Heck, people are talking about Apple being a $1 trillion company some day.

Of course, judgments like this will slow it down … a little.

Its success may have worked against it down in Tyler because the system might have unconsciously thought that’s a pasture full of cattle fertilizer and our good ol’ boy barely has an office to turn around in.

Just sayin…

The challenge is getting the trial moved out of Tyler.

Apple is no stranger to the court system … just to losing!

Of course, Caldwell isn’t waiting until/if the money starts rolling in because “the company” has filed similar suits against Samsung, Google, Amazon.

All of that tightens Shapiro’s jaws. He said, “This sort of blatant patent extortion is exactly the reason why Congress needs to act now on patent reform. This is yet another of example of the tsunami of bogus patent claims that drain $1.5 billion a week from the U.S. economy. The only atypical aspect of this case is the defendant — the majority of patent troll victims are small firms without big legal budgets, who can easily be coerced into a settlement.”

The problem is patents have been used and abused. Used as protective shields and as clubs.

Today, folks get patents for any concept or “what if” idea they can articulate in the filing — usually so broad you can stampede a herd through it.

Obviously, the Patent and Trademark Office (PTO) doesn’t have the people power or expertise to understand 80 plus percent of the stuff that crosses their desks, so they sign off on almost anything – good, bad and what the hell!

The flow of vague patents created a new and very profitable ying/yang industry – patent licensing firms and patent assertion entities (PAEs).

Trolls emerge

The latter are more commonly known by their less attractive name, patent trolls.

People who manage patents or have purchased tons of software patents may not necessarily be Patent Assertion Entities (PAEs) or more commonly known as patent trolls. However, if they spend most of their time sending out threat letters, being abusive on the phone (especially with a Texas drawl), then look out.

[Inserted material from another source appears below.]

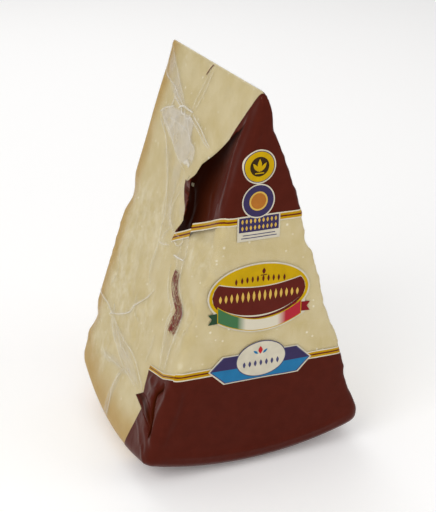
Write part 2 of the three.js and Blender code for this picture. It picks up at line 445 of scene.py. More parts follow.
# %% Broad folds
FLAT = 4        # a band with a flat top and clear borders
LEFT_FOLDS = [
    # doubled film between the top back corner and the knot
    fold([(119, 5), (109, 16), (97, 22), (84, 29)], 3.2, 0.25, 0.16, sharp=FLAT),
    # the gathered lobe under the knot, and its lower point
    fold([(104, 41), (92, 42), (82, 43), (74, 43), (66, 44)], 6.0, 0.35, 0.10, sharp=FLAT),
    fold([(96, 44), (84, 50), (73, 53), (63, 56), (56, 58)], 5.6, 0.30, 0.10, sharp=FLAT),
    fold([(84, 34), (78, 38), (72, 40)], 3.4, 0.30, 0.10, sharp=FLAT),
    # its upper left shoulder
    fold([(108, 41), (100, 38), (92, 35)], 2.2, 0.35, 0.30, sharp=FLAT),
    # long pleats that fall from the lobe
    fold([(92, 51), (79, 64), (70, 75), (65, 86), (61, 96), (60, 108)], 4.6, 0.25, 0.12, sharp=FLAT),
    fold([(62, 74), (60, 84), (57, 92), (60, 103)], 3.0, 0.25, 0.12, sharp=FLAT),
    fold([(55, 66), (60, 74), (59, 83), (54, 90), (46, 93)], 2.0, 0.30, 0.14, sharp=FLAT),
    fold([(62, 104), (63, 114), (63, 124)], 2.2, 0.25, 0.14),
    # from the knot towards the printed web
    fold([(70, 31), (57, 35), (47, 38.5), (38, 41.5)], 2.1, 0.35, 0.20, ends=0.2, sharp=FLAT),
    # the seam under the mark at the hub edge
    fold([(62, 4), (66, 18), (69, 29)], 2.6, 0.15, 0.10, sharp=FLAT),
    # the heat seal, a flat strip
    fold([(40, 96), (35, 101), (31, 106), (30, 112)], 4.4, 0.18, 0.08, ends=0.05, sharp=FLAT),
    fold([(30, 112), (28, 120), (21, 127), (20, 138), (19, 150), (16, 162)], 4.0, 0.18, 0.07,
         ends=0.05, sharp=FLAT),
    # the star's broad arm, and its lower branch
    fold([(95, 163), (88, 168), (78, 171.5), (66, 174), (54, 176), (42, 179), (32, 183)], 3.9, 0.35,
         0.10, ends=0.2, sharp=FLAT),
    fold([(84, 169), (70, 174), (56, 177)], 4.8, 0.20, 0.10, ends=0.25, sharp=FLAT),
    fold([(63, 186), (65, 197), (65, 207), (63, 217)], 2.4, 0.25, 0.10, ends=0.3, sharp=FLAT),
    fold([(96, 187), (84, 187), (70, 185), (56, 182)], 1.4, -0.55, 0.10),
    # the hollow and soft waves in the paste beneath, with a little painted shade in the hollow
    fold([(10, 116), (2, 121), (5, 130), (9, 135)], 1.3, -0.8, 0.0, 0.10),
    # the printed web beside the point: its near rim, its far rim and ripples across it; two of its creases
    # are darkened with painted shade
    fold([(9, 10), (8, 22), (10, 35), (9, 46), (7, 58), (7, 69)], 1.7, 0.85),
    fold([(3, 1), (12, 16), (21, 31), (32, 42), (40, 51), (43, 59), (50, 65)], 1.1, 0.55, 0.0,
         ends=0.03),
    fold([(16, 38), (13, 56), (10, 70)], 1.4, 0.40),
    fold([(24, 60), (17, 74)], 1.2, 0.35),
    fold([(50, 62.5), (46, 62.5), (42, 63.5)], 4.0, 1.3, sharp=2),
    fold([(51, 68), (46, 68.5), (41, 68), (37, 64)], 0.9, -0.1, 0.0, 0.8),
    fold([(44, 73), (42, 78), (42, 84)], 1.6, 0.6, sharp=2),
    fold([(42, 64), (38, 71), (36, 78), (37, 86)], 1.1, -0.7, 0.0, 0.8),
    fold([(33, 70), (32, 78), (32, 86)], 1.2, 0.5),
    # the printed web's folds at the foot of the seal; two are dark slits of painted shade
    fold([(26, 170), (20, 173), (15, 172), (13, 168)], 2.2, 0.9),
    fold([(22, 178), (18, 180), (14, 177)], 1.8, 0.6),
    fold([(12, 204), (7, 209), (4, 214)], 1.1, 0.7), fold([(27, 196), (19, 199), (12, 206)], 1.0, 0.4),
    fold([(9, 165), (8, 169), (12, 174), (11, 181), (8, 188), (5, 195)], 1.0, -1.3, 0.0, 0.9),
    fold([(26, 185), (16, 188), (9, 191), (5, 197)], 1.0, -1.0, 0.0, 0.85),
    fold([(3, 166), (2, 172), (4, 182), (4, 192), (2, 202)], 2.2, 1.1),
    fold([(14, 194), (8, 200), (4, 208)], 1.5, 0.5),
]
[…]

PAEs/trolls span the spectrum:

• Legal shell companies that shotgun letters to businesses claiming infringement, demanding payment

• Firms like Intellectual Ventures (remember the Kodak patent sale) which buy technology patents, assemble large portfolios and generate licensing payments that run into the millions of dollars

• Firms that license patents on behalf of others, hammering out reasonable agreements like talent agents

According to Eugene R. Quinn Jr., patent attorney with Zeis Widerman &Malek and founder of IPWatchdog, the best business to be in is being a patent troll. The number of suits have doubled in recent years to 4,731 cases a couple of years ago up from 2,304 two years before.

The cost — to the firms and consumers who must ultimately pay the costs (as Shapiro pointed out) has been tremendous.

The annual payouts for PAE lawsuits were estimated to be $29 billion a couple of years ago. Only a fraction ($6 billion) went to the actual inventors.

The rest?

Well yeah! Lawyers and troll expenses including overhead, marketing, profits.

In these trials — especially in east Texas — you’re guilty until you prove yourself innocent!

Of course, they are equal opportunity suers, litigators.

After all, trolls can’t be sued for patent infringement because they don’t make anything … just lawsuits.

The PAEs usually have a complex shell company structure that is almost impossible to penetrate so it’s hard to figure out who’s doing what and where the money goes.